For most of us, buying a house is the biggest investment we’ll make in our lifetime. Since many cannot afford its price, most will resort to a mortgage, which means you also need to save for a down payment.
It’s also well known that, the bigger your down payment, the better your credit conditions will be, so it makes sense to save as much as you can, so that you’ll lose less money down the road.
Having at least 20% of the money you need to pay for your new home will void some costly insurance fees, will allow you to secure a way better home loan with a lower interest rate. Not to mention that, by having lower monthly payments, means you have more money each month for your family’s expenses or to pay off your debt faster.
Let’s see what are the steps you need to take in order to save for a bigger down payment on your future house:
Figure out how much you can afford to spend on your new home
Start looking for houses/apartments to buy. See their prices, neighborhoods, taxes etc.
Get your numbers straight about how much you can actually afford to pay for such a house. Since most of us cannot spend millions of a home, it makes sense to figure out exactly the maximum price you can afford.
Say you’ll settle for a $250,000 home.
This means that you need to save about $50K to have a 20% down payment.
Sure, this is ideal, many lenders allow you to get a mortgage with a way smaller down payment, but we’ve already concluded that at least 20% will give you some really great conditions compared to a way smaller down payment.
Now you have a GOAL: You’ll need to save up $50,000.
Start a budget
Can’t get away without one.
Start tracking your expenses for 1-2 months to get an idea about your overall costs.
Then devise a SIMPLE budget, outlining your main spending categories and try to stick to it.
Pay off any high interest debt
Hmm, so we’re talking about saving for a down payment and you are asking us to pay off debt now?
Any high interest debt will prevent you from saving fast, not to mention that it’s almost impossible to set your finances straight, when you carry so much weight.
So, paying off some of most costly existing debt makes sense.
Find a debt payment strategy that best suits your needs and go for it.
READ MORE: How to Stop Being Broke – The Ultimate Guide
READ MORE: Debt Consolidation Pros and Cons
Start a savings account
It’s true that saving money is not as lucrative as it used to be tens of years before. Hence the reason why many people would rather invest the money than just let it ‘sit’ in a bank account and do ‘nothing’.
Still, in this case, it’s wise to start a dedicated savings account.
As you can guess, that’s not your future emergency fund and you shouldn’t ‘dip’ your fingers it in either to pay for some travel extravaganza or fancy presents this Christmas.
Automate your savings account
Speaking as someone who’s routinely forgotten to pay some of her bills, I’d say AUTOMATE as much as you can. Set a monthly rate you are comfortable with and have your bank account transfer the money on ‘auto-pilot’.

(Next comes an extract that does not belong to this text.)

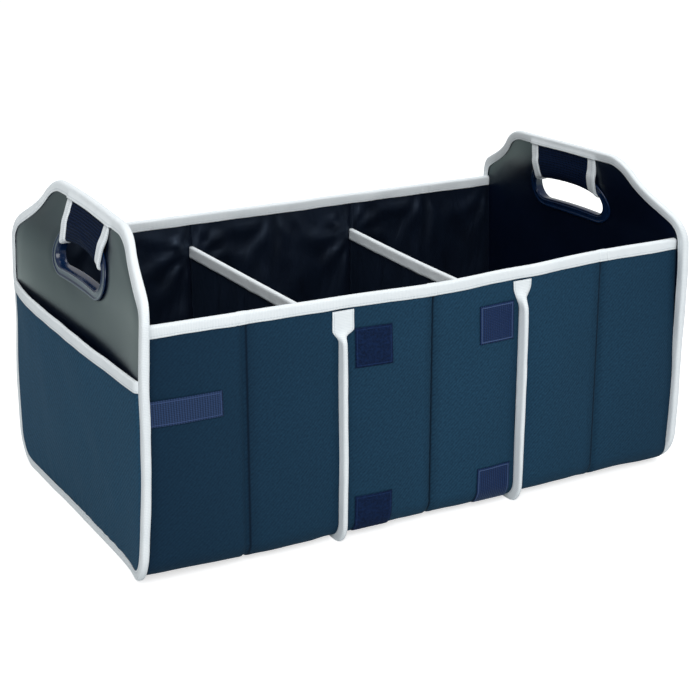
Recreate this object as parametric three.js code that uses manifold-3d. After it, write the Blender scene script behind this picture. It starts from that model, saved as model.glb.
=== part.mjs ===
// Collapsible car trunk organizer: open compartments in a row between two taller end panels
// with carry handles.
// Millimetres. X runs along the row, -Y is the front, Z is up, the origin is on the floor at the middle.
// The walls are fabric over stiff boards, and every raw edge is bound in white tape.
import * as THREE from "three";
import { mergeVertices } from "three/addons/utils/BufferGeometryUtils.js";
import Module from "manifold-3d";

const wasm = await Module();
wasm.setup();

// Overall sizes
const length = 600; // over the tape of the end panels
const wallsWidth = 342; // over the outer fabric of the front and back walls, at their seams
const endWidth = 370; // over the tape of one end panel
const wallHeight = 250;
const crownRise = 70; // from the top of the walls to the top of an end panel
const dividerDrop = 39; // from the top of the walls to the top of a divider
const compartments = 3;

// Sheet thicknesses
const fabric = 1;
const lining = 0.8;
const vinyl = 0.8;
const tape = 0.9;
const wallBoard = 2;
const endBoard = 2.6;
const dividerBoard = 3;
const baseBoard = 4;
const patchThickness = 1.3;
const padThickness = 3.5;

// Clearances
const seat = 0.3; // between pieces that touch
const layerGap = 0.5; // between bowed layers
const flapGap = 2; // between a floor flap and what stands round it

// Walls and floor
const floorHeight = 2.5; // underside of the floor fabric: it hangs just clear of the ground
const floorRadius = 20; // where a wall turns into the floor
const flapCorner = 6; // radius of a floor flap's corners
const wallBow = 4.5; // how far half a panel bellies out between its seams
const lowerBow = 0.6; // share of that belly left where the wall meets the floor bend
const boardMargin = 4; // from a seam to the board beside it
const bowRows = 3;
const cornerSteps = 4;
const bowSteps = 4; // along half a panel

// White tape
const tapeWidth = 12.5;
const finReach = 10; // how far the taped seam beside a divider stands out
const finTopReach = 4;
const finTaper = 26;
const tabWidth = 25; // the tape's flared top end, sewn flat on the wall
const tabHeight = 30;
const tabFlare = 3; // power of the curve by which that end widens

// End panel outline
const endCornerRadius = 38;
const shoulderDrop = 2; // from the top of the walls to where the panel turns into its shoulder
const shoulderRadius = 30;
const shoulderSlope = 27; // degrees above level where the shoulder ends
const crownHalf = 82; // half of the level top edge
const crownRadius = 50;
const crownSlope = 46;
const leanSlope = 0.3; // above the shoulder the panel leans in
const leanBend = 25; // height over which it bends

// Handles
const handLength = 116;
const handHeight = 30;
const handDrop = 54.5; // from the top of the panel to the middle of the hand hole
const handArch = 4; // how far the hand hole droops at its ends
const handCrown = 2; // extra droop of its upper edge
const flangeWidth = 11;
const flangeThickness = 2.5;
const flangeBevel = 0.8;
const sleeve = 1.6;
const gripWidth = 110; // over the two side tapes of the padded grip
const gripClear = 3; // from the flange to where the grip steps out over it
const gripSettle = 4; // height of that step

// End pockets
const pocketDrop = 45; // from the top of the walls to the pocket's edge at the sides
const pocketSag = 3;
const pocketBelly = 12;
const pocketStandoff = 1.4;
const pocketFullness = 1.6; // how much steeper than a straight slope the belly starts at the bottom

// Hook and loop pieces
const patchSize = 40;
const patchDrop = 32; // from the top of the walls to the upper patches
const loopSeam = 11; // loop patches start this far from the seam tape
const hookSeam = 5; // and hook patches this far from theirs
const lowerPatchTop = 46; // above the ground
const stripLength = 70;
const stripHeight = 25;
const stripDrop = 69;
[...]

This is very easy to do, your bank will transfer a certain dollar amount from your checking account to your savings account. You can set your desired date as well. Quick tip: don’t forget to leave this money in your account each month, otherwise you might get some pretty nasty overdraft fees (depending on your bank conditions).
Aggressively save money
Phew, now that you’ve done all your planning, it’s time to really make it happen.
By now you should have a budget (and stick to it), a clear savings goal, plus a savings account that automatically gets ‘fed’ with money every month.
Do your best to save as much as you can: direct any windfall to your savings account, use at least some of our 100 ways to save money on electricity or our extensive list of ways to save money. There are many food related saving opportunities as well.
Don’t go to the extreme though, you do need to have a nice fulfilling life as well.
Check your credit score and improve it
Your credit score is VERY important, so it makes sense to try repair bad credit (if you have a low credit score) and improve it as much as possible.
Together with a big down payment saved, a great credit score will allow you to access some of the best mortgage deals: lower interest rates, smaller monthly payments, better conditions overall.
If you followed these steps you have now a big enough down payment and are ready to own real estate.